◆ Stored data
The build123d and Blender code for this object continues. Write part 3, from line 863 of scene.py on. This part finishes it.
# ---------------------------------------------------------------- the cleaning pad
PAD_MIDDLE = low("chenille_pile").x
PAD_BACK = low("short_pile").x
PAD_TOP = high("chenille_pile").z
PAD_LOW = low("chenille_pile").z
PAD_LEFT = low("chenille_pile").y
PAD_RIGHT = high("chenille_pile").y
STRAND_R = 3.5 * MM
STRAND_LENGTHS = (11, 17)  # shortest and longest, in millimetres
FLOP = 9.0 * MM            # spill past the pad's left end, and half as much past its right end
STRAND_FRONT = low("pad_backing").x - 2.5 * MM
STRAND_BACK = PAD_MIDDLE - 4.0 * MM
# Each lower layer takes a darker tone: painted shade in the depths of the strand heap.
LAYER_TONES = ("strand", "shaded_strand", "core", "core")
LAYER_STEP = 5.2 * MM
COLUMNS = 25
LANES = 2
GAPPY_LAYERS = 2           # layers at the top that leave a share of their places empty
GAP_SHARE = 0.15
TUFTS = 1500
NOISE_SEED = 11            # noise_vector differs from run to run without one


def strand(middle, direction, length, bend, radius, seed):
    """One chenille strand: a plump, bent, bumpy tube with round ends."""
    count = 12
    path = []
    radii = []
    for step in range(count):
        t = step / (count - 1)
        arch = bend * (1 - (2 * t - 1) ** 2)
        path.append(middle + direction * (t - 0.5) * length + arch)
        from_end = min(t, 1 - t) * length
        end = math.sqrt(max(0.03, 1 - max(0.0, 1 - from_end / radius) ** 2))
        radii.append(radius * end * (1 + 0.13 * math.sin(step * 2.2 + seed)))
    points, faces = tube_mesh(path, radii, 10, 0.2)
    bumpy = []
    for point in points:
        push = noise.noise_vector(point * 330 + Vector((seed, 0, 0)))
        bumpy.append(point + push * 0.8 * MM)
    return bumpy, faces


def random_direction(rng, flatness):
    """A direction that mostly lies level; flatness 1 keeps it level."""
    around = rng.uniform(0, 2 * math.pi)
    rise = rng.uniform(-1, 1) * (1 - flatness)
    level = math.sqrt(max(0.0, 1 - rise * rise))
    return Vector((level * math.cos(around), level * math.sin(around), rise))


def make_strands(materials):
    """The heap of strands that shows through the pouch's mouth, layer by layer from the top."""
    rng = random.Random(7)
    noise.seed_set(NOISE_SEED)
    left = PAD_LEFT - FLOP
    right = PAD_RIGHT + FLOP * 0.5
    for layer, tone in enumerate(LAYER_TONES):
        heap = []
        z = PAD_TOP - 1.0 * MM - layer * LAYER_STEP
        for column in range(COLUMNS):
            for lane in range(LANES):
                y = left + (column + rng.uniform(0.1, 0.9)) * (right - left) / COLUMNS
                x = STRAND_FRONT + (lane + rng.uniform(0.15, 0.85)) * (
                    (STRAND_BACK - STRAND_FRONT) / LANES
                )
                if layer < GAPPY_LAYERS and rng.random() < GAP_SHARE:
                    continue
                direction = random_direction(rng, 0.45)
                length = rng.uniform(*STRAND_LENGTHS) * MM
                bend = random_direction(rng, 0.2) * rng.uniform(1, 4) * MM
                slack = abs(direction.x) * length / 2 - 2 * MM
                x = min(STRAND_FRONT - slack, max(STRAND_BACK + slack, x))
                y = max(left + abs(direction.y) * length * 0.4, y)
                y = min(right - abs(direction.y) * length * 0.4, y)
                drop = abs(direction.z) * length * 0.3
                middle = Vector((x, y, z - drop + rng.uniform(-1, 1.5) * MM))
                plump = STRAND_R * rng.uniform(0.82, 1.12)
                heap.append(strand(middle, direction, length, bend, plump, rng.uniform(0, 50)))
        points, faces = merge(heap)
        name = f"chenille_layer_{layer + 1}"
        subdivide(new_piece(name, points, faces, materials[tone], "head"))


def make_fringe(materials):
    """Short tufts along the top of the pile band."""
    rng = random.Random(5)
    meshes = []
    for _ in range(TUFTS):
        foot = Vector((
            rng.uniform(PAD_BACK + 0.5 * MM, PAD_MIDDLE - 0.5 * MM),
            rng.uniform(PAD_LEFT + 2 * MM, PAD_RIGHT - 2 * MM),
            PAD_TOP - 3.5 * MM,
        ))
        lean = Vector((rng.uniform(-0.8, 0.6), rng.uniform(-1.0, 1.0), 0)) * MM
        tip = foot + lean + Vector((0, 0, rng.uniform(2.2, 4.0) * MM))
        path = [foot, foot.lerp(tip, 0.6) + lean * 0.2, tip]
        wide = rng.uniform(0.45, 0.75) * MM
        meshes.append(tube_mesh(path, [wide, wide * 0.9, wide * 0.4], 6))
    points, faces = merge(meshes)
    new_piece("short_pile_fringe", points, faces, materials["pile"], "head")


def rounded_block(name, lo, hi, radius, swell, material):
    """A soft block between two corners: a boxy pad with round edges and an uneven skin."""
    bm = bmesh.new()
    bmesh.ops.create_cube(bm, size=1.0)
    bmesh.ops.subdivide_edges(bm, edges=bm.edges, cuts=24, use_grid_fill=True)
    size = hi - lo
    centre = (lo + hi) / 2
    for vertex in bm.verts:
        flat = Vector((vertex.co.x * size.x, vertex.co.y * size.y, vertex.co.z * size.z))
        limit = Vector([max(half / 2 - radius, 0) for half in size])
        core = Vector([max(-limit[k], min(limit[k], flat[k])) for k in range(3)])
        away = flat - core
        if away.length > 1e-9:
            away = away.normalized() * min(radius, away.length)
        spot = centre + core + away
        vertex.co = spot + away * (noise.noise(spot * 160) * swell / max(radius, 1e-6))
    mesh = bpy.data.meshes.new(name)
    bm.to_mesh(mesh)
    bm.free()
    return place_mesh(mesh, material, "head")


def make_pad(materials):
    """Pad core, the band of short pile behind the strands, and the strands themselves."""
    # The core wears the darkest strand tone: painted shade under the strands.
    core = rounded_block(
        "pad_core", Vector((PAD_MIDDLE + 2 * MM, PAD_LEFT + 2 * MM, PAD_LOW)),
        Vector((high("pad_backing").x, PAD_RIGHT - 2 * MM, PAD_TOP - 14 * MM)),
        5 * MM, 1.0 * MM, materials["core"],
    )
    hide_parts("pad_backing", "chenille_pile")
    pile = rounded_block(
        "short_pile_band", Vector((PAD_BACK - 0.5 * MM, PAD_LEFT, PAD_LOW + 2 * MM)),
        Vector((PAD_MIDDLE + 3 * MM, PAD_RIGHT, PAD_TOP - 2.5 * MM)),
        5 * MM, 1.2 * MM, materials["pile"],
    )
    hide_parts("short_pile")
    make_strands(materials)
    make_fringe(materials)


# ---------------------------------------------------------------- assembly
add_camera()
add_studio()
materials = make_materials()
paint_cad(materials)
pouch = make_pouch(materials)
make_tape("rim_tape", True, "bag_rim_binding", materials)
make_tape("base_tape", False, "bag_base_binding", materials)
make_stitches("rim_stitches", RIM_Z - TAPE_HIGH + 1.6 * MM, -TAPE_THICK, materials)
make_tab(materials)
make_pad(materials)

◆ Exercise
All of the data shown above must be copied exactly.

◆ Answer below
The build123d and Blender code for this object continues. Write part 3, from line 863 of scene.py on. This part finishes it.
# ---------------------------------------------------------------- the cleaning pad
PAD_MIDDLE = low("chenille_pile").x
PAD_BACK = low("short_pile").x
PAD_TOP = high("chenille_pile").z
PAD_LOW = low("chenille_pile").z
PAD_LEFT = low("chenille_pile").y
PAD_RIGHT = high("chenille_pile").y
STRAND_R = 3.5 * MM
STRAND_LENGTHS = (11, 17)  # shortest and longest, in millimetres
FLOP = 9.0 * MM            # spill past the pad's left end, and half as much past its right end
STRAND_FRONT = low("pad_backing").x - 2.5 * MM
STRAND_BACK = PAD_MIDDLE - 4.0 * MM
# Each lower layer takes a darker tone: painted shade in the depths of the strand heap.
LAYER_TONES = ("strand", "shaded_strand", "core", "core")
LAYER_STEP = 5.2 * MM
COLUMNS = 25
LANES = 2
GAPPY_LAYERS = 2           # layers at the top that leave a share of their places empty
GAP_SHARE = 0.15
TUFTS = 1500
NOISE_SEED = 11            # noise_vector differs from run to run without one


def strand(middle, direction, length, bend, radius, seed):
    """One chenille strand: a plump, bent, bumpy tube with round ends."""
    count = 12
    path = []
    radii = []
    for step in range(count):
        t = step / (count - 1)
        arch = bend * (1 - (2 * t - 1) ** 2)
        path.append(middle + direction * (t - 0.5) * length + arch)
        from_end = min(t, 1 - t) * length
        end = math.sqrt(max(0.03, 1 - max(0.0, 1 - from_end / radius) ** 2))
        radii.append(radius * end * (1 + 0.13 * math.sin(step * 2.2 + seed)))
    points, faces = tube_mesh(path, radii, 10, 0.2)
    bumpy = []
    for point in points:
        push = noise.noise_vector(point * 330 + Vector((seed, 0, 0)))
        bumpy.append(point + push * 0.8 * MM)
    return bumpy, faces


def random_direction(rng, flatness):
    """A direction that mostly lies level; flatness 1 keeps it level."""
    around = rng.uniform(0, 2 * math.pi)
    rise = rng.uniform(-1, 1) * (1 - flatness)
    level = math.sqrt(max(0.0, 1 - rise * rise))
    return Vector((level * math.cos(around), level * math.sin(around), rise))


def make_strands(materials):
    """The heap of strands that shows through the pouch's mouth, layer by layer from the top."""
    rng = random.Random(7)
    noise.seed_set(NOISE_SEED)
    left = PAD_LEFT - FLOP
    right = PAD_RIGHT + FLOP * 0.5
    for layer, tone in enumerate(LAYER_TONES):
        heap = []
        z = PAD_TOP - 1.0 * MM - layer * LAYER_STEP
        for column in range(COLUMNS):
            for lane in range(LANES):
                y = left + (column + rng.uniform(0.1, 0.9)) * (right - left) / COLUMNS
                x = STRAND_FRONT + (lane + rng.uniform(0.15, 0.85)) * (
                    (STRAND_BACK - STRAND_FRONT) / LANES
                )
                if layer < GAPPY_LAYERS and rng.random() < GAP_SHARE:
                    continue
                direction = random_direction(rng, 0.45)
                length = rng.uniform(*STRAND_LENGTHS) * MM
                bend = random_direction(rng, 0.2) * rng.uniform(1, 4) * MM
                slack = abs(direction.x) * length / 2 - 2 * MM
                x = min(STRAND_FRONT - slack, max(STRAND_BACK + slack, x))
                y = max(left + abs(direction.y) * length * 0.4, y)
                y = min(right - abs(direction.y) * length * 0.4, y)
                drop = abs(direction.z) * length * 0.3
                middle = Vector((x, y, z - drop + rng.uniform(-1, 1.5) * MM))
                plump = STRAND_R * rng.uniform(0.82, 1.12)
                heap.append(strand(middle, direction, length, bend, plump, rng.uniform(0, 50)))
        points, faces = merge(heap)
        name = f"chenille_layer_{layer + 1}"
        subdivide(new_piece(name, points, faces, materials[tone], "head"))


def make_fringe(materials):
    """Short tufts along the top of the pile band."""
    rng = random.Random(5)
    meshes = []
    for _ in range(TUFTS):
        foot = Vector((
            rng.uniform(PAD_BACK + 0.5 * MM, PAD_MIDDLE - 0.5 * MM),
            rng.uniform(PAD_LEFT + 2 * MM, PAD_RIGHT - 2 * MM),
            PAD_TOP - 3.5 * MM,
        ))
        lean = Vector((rng.uniform(-0.8, 0.6), rng.uniform(-1.0, 1.0), 0)) * MM
        tip = foot + lean + Vector((0, 0, rng.uniform(2.2, 4.0) * MM))
        path = [foot, foot.lerp(tip, 0.6) + lean * 0.2, tip]
        wide = rng.uniform(0.45, 0.75) * MM
        meshes.append(tube_mesh(path, [wide, wide * 0.9, wide * 0.4], 6))
    points, faces = merge(meshes)
    new_piece("short_pile_fringe", points, faces, materials["pile"], "head")


def rounded_block(name, lo, hi, radius, swell, material):
    """A soft block between two corners: a boxy pad with round edges and an uneven skin."""
    bm = bmesh.new()
    bmesh.ops.create_cube(bm, size=1.0)
    bmesh.ops.subdivide_edges(bm, edges=bm.edges, cuts=24, use_grid_fill=True)
    size = hi - lo
    centre = (lo + hi) / 2
    for vertex in bm.verts:
        flat = Vector((vertex.co.x * size.x, vertex.co.y * size.y, vertex.co.z * size.z))
        limit = Vector([max(half / 2 - radius, 0) for half in size])
        core = Vector([max(-limit[k], min(limit[k], flat[k])) for k in range(3)])
        away = flat - core
        if away.length > 1e-9:
            away = away.normalized() * min(radius, away.length)
        spot = centre + core + away
        vertex.co = spot + away * (noise.noise(spot * 160) * swell / max(radius, 1e-6))
    mesh = bpy.data.meshes.new(name)
    bm.to_mesh(mesh)
    bm.free()
    return place_mesh(mesh, material, "head")


def make_pad(materials):
    """Pad core, the band of short pile behind the strands, and the strands themselves."""
    # The core wears the darkest strand tone: painted shade under the strands.
    core = rounded_block(
        "pad_core", Vector((PAD_MIDDLE + 2 * MM, PAD_LEFT + 2 * MM, PAD_LOW)),
        Vector((high("pad_backing").x, PAD_RIGHT - 2 * MM, PAD_TOP - 14 * MM)),
        5 * MM, 1.0 * MM, materials["core"],
    )
    hide_parts("pad_backing", "chenille_pile")
    pile = rounded_block(
        "short_pile_band", Vector((PAD_BACK - 0.5 * MM, PAD_LEFT, PAD_LOW + 2 * MM)),
        Vector((PAD_MIDDLE + 3 * MM, PAD_RIGHT, PAD_TOP - 2.5 * MM)),
        5 * MM, 1.2 * MM, materials["pile"],
    )
    hide_parts("short_pile")
    make_strands(materials)
    make_fringe(materials)


# ---------------------------------------------------------------- assembly
add_camera()
add_studio()
materials = make_materials()
paint_cad(materials)
pouch = make_pouch(materials)
make_tape("rim_tape", True, "bag_rim_binding", materials)
make_tape("base_tape", False, "bag_base_binding", materials)
make_stitches("rim_stitches", RIM_Z - TAPE_HIGH + 1.6 * MM, -TAPE_THICK, materials)
make_tab(materials)
make_pad(materials)